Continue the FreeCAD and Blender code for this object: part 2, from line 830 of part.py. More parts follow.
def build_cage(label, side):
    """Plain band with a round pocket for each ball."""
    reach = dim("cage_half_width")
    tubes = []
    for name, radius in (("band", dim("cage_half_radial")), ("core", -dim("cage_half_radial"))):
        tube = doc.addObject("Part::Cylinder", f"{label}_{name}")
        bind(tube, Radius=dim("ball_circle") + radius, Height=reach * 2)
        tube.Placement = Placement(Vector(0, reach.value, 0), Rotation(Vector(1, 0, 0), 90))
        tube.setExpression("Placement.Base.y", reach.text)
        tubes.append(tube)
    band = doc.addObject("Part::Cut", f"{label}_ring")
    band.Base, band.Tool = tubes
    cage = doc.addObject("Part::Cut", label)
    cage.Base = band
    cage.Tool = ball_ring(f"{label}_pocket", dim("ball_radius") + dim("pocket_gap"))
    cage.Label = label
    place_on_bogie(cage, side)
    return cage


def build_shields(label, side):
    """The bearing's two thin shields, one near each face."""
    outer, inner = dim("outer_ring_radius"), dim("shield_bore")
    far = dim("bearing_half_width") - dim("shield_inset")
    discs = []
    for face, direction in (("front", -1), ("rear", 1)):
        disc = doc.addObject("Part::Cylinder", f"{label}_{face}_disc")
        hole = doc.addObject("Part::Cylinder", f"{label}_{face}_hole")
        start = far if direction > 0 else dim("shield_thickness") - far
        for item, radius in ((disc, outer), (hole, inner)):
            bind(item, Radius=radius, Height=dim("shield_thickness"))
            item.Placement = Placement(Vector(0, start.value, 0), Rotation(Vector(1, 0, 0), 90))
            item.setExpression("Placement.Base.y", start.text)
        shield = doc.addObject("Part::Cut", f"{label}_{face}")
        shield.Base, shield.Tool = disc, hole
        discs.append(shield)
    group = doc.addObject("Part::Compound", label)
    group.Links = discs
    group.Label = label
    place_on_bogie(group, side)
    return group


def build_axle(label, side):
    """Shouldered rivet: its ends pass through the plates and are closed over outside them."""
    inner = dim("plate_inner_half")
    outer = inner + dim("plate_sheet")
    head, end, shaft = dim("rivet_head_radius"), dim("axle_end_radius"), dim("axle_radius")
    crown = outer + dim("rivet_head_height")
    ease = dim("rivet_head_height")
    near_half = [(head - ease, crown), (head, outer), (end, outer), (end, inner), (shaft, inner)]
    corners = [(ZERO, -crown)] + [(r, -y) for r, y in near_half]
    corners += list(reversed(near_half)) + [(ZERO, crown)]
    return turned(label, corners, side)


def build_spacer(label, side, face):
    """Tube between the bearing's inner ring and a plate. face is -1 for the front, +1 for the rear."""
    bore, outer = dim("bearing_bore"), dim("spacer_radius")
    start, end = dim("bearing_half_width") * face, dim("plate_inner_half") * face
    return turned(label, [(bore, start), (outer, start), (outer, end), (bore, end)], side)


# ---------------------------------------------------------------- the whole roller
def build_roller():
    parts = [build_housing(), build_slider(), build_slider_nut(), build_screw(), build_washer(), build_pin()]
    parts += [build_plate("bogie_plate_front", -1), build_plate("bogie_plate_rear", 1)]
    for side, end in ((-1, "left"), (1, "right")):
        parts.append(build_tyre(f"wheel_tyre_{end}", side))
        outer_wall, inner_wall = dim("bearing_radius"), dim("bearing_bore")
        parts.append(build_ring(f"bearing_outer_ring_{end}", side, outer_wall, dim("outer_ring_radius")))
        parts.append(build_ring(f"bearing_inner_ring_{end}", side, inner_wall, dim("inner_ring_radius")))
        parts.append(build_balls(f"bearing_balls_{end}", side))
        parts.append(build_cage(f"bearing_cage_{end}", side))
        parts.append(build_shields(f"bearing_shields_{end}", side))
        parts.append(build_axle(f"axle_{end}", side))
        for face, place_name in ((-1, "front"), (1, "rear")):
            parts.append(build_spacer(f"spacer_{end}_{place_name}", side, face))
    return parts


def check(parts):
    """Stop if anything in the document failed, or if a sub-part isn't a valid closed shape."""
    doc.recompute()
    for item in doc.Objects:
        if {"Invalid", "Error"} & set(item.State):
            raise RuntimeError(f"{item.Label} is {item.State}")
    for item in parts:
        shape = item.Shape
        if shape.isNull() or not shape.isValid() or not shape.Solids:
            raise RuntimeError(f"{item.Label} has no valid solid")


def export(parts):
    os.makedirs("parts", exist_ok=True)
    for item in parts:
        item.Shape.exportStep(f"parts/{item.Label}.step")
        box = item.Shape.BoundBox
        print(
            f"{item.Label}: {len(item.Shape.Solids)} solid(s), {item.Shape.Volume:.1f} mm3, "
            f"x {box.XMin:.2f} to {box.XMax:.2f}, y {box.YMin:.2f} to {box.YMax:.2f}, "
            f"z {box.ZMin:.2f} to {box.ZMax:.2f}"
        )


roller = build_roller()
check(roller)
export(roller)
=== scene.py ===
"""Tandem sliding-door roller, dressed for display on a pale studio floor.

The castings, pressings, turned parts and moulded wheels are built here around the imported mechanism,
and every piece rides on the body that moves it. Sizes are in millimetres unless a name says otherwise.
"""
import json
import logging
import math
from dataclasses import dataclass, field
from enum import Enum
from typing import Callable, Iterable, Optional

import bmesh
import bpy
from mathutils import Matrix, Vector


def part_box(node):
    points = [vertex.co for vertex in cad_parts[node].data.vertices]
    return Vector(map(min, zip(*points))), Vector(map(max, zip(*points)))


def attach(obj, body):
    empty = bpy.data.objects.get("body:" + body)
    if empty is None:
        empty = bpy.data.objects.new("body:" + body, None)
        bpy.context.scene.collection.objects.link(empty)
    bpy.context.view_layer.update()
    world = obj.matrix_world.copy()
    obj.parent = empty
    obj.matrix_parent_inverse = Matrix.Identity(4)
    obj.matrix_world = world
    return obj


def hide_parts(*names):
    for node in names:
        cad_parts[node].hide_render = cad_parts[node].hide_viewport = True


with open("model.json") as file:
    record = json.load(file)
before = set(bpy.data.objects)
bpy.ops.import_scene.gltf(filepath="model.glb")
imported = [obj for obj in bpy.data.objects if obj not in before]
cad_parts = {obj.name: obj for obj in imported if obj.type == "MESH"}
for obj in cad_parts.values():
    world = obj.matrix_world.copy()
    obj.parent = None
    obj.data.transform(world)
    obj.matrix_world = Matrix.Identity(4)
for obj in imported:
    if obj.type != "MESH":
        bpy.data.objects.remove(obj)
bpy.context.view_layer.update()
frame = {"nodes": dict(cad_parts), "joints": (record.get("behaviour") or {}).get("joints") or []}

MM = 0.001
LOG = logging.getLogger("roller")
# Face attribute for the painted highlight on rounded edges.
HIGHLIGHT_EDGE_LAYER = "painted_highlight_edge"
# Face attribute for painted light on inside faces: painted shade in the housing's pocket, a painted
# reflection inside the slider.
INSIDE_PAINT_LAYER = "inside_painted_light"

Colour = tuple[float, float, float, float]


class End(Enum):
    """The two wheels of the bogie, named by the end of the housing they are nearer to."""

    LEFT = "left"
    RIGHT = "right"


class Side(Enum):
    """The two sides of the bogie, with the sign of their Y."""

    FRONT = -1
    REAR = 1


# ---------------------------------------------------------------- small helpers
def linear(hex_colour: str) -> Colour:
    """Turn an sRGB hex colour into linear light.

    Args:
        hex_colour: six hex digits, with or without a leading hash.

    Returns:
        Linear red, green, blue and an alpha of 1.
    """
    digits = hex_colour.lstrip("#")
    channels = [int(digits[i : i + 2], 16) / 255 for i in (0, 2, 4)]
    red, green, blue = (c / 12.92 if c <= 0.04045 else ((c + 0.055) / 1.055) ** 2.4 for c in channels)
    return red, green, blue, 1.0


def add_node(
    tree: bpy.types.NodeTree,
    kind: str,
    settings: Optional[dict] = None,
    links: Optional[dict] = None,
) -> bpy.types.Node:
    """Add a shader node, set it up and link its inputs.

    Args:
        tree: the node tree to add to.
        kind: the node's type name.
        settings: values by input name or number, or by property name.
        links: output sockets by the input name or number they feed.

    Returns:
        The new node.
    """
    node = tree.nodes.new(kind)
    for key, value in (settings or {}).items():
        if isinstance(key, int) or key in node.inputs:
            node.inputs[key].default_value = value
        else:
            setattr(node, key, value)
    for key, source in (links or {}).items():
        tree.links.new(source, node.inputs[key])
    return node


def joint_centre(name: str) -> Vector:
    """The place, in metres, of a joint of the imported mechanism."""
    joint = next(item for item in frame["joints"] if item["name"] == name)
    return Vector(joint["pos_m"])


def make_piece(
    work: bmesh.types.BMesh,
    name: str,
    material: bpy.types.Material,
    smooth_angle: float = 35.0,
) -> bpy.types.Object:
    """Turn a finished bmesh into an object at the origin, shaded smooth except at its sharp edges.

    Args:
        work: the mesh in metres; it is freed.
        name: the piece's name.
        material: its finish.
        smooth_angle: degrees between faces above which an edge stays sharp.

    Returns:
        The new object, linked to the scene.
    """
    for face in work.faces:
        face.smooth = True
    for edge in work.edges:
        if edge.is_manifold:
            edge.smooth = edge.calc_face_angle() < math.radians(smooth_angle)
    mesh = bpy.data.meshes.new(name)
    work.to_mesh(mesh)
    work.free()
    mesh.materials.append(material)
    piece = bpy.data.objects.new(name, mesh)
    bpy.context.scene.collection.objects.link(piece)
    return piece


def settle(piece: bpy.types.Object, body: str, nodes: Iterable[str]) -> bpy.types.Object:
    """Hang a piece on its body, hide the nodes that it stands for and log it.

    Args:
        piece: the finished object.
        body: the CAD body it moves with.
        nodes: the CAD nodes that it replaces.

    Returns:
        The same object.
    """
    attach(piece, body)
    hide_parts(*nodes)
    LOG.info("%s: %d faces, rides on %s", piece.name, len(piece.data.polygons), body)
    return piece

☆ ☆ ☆

* REQUIREMENT: Extract only the lines from the line with "box = item.Shape.BoundBox" through the line with "bpy.context.scene.collection.objects.link(empty)", keeping both end lines exactly as they are.

* FULL OUTPUT:
        box = item.Shape.BoundBox
        print(
            f"{item.Label}: {len(item.Shape.Solids)} solid(s), {item.Shape.Volume:.1f} mm3, "
            f"x {box.XMin:.2f} to {box.XMax:.2f}, y {box.YMin:.2f} to {box.YMax:.2f}, "
            f"z {box.ZMin:.2f} to {box.ZMax:.2f}"
        )


roller = build_roller()
check(roller)
export(roller)
=== scene.py ===
"""Tandem sliding-door roller, dressed for display on a pale studio floor.

The castings, pressings, turned parts and moulded wheels are built here around the imported mechanism,
and every piece rides on the body that moves it. Sizes are in millimetres unless a name says otherwise.
"""
import json
import logging
import math
from dataclasses import dataclass, field
from enum import Enum
from typing import Callable, Iterable, Optional

import bmesh
import bpy
from mathutils import Matrix, Vector


def part_box(node):
    points = [vertex.co for vertex in cad_parts[node].data.vertices]
    return Vector(map(min, zip(*points))), Vector(map(max, zip(*points)))


def attach(obj, body):
    empty = bpy.data.objects.get("body:" + body)
    if empty is None:
        empty = bpy.data.objects.new("body:" + body, None)
        bpy.context.scene.collection.objects.link(empty)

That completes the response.